A related SPS latency problem will be encountered in any radio that allows direct access to a multicast channel (for example via a memory location). Broadcasters seem to like the idea that a new multicast service could be stored to a preset button like any other station, but no one likes the fact that when that service is recalled, there would be several seconds of dead air before the channel’s audio is heard.

And of course, when the IBOC signal fails, an MPS service will blend to analog, while an SPS service simply mutes. If the digital signal is reacquired while still tuned to an SPS service, there will likely be an additional few seconds of reacquisition time before SPS audio is played.

Perhaps listeners’ reaction to this problem will be blunted by increasing exposure to tuning latency in satellite radio and digital TV, or from buffering delays on digital music playback devices and PCs, but those delay times are typically shorter than the ~5 seconds expected for direct-tuning of an IBOC-SPS service.

Note that this issue doesn’t go away in the all-digital IBOC era. Then, too, the MPS service will maintain low-latency acquisition and backup via a low bit-rate, robust digital signal, while SPS services will not benefit from such assistance.

Marketing challenges

As mentioned earlier, in order for broadcasters effectively to cross-promote their multicast services on-air, or to advertise their presence in print or other media, there will have to be relatively consistent display and navigation for multicast channels in HD Radio receivers. Meanwhile, however, broadcasters themselves may be introducing another element of inconsistency in how they position their multicast services.

So far, most stations offering multicast services are leveraging their analog/MPS service’s existing brand and adding a related service (e.g., programming a second service with “Deep Tracks” or “New Releases” from the same musical genre as their main service). Other broadcasters have hinted they will offer weather and/or traffic services, once sufficient multicast receivers proliferate – perhaps even airing these as narrowband third services.

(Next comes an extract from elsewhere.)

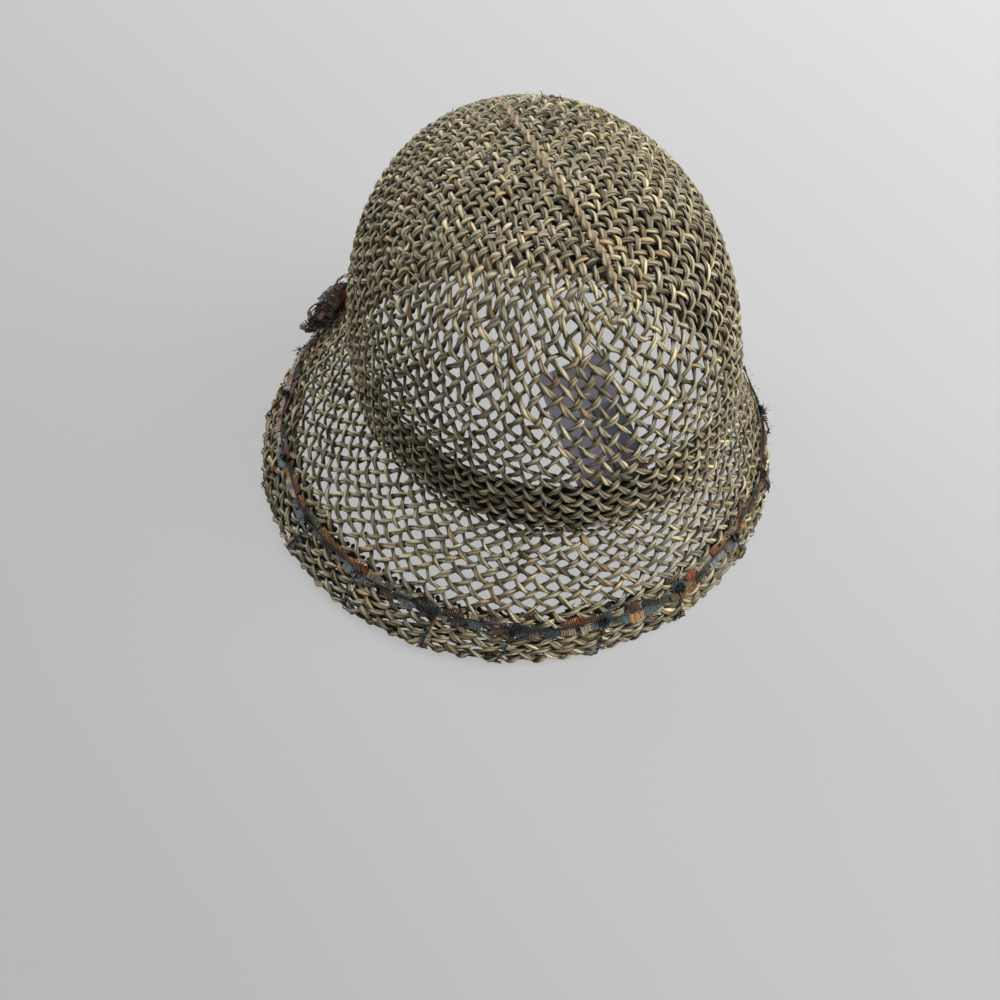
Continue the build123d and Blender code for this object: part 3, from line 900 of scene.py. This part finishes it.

Yet some broadcasters would like to at least reserve the right to provide new multicast services with no connection to their existing brand – perhaps even offering services that run counter to their existing brand, such as country and classical, or conservative and liberal talk. Therefore they feel it’s important to be able to maintain a fully separate identity on multicast channels. How these divergent views eventually are accommodated remains to be seen, and will likely be one of the key discoveries of the early multicast era.

Finally, how ratings services deal with multicast channels will also be critical to their success. Both diaries and PPM systems will have to be adjusted to include multicast services, and broadcasters will need to establish effective and memorable on-air identification styles to encourage accurate diary reporting of multicast-channel listening.

HD Radio multicasting seems to have caught fire with broadcasters and receiver makers, with both sectors acting to enable this fundamental shift with relatively high speed. All this early activity is based on initial assumptions, however. As the transition continues, the industry should remain agile and open to adjusting its strategies to those that resonate most strongly with the audience, but it should act in a uniform and consistent fashion. Confusing listeners with widely divergent methods of accessing multicast services could obstruct success for one of HD Radio’s most promising components.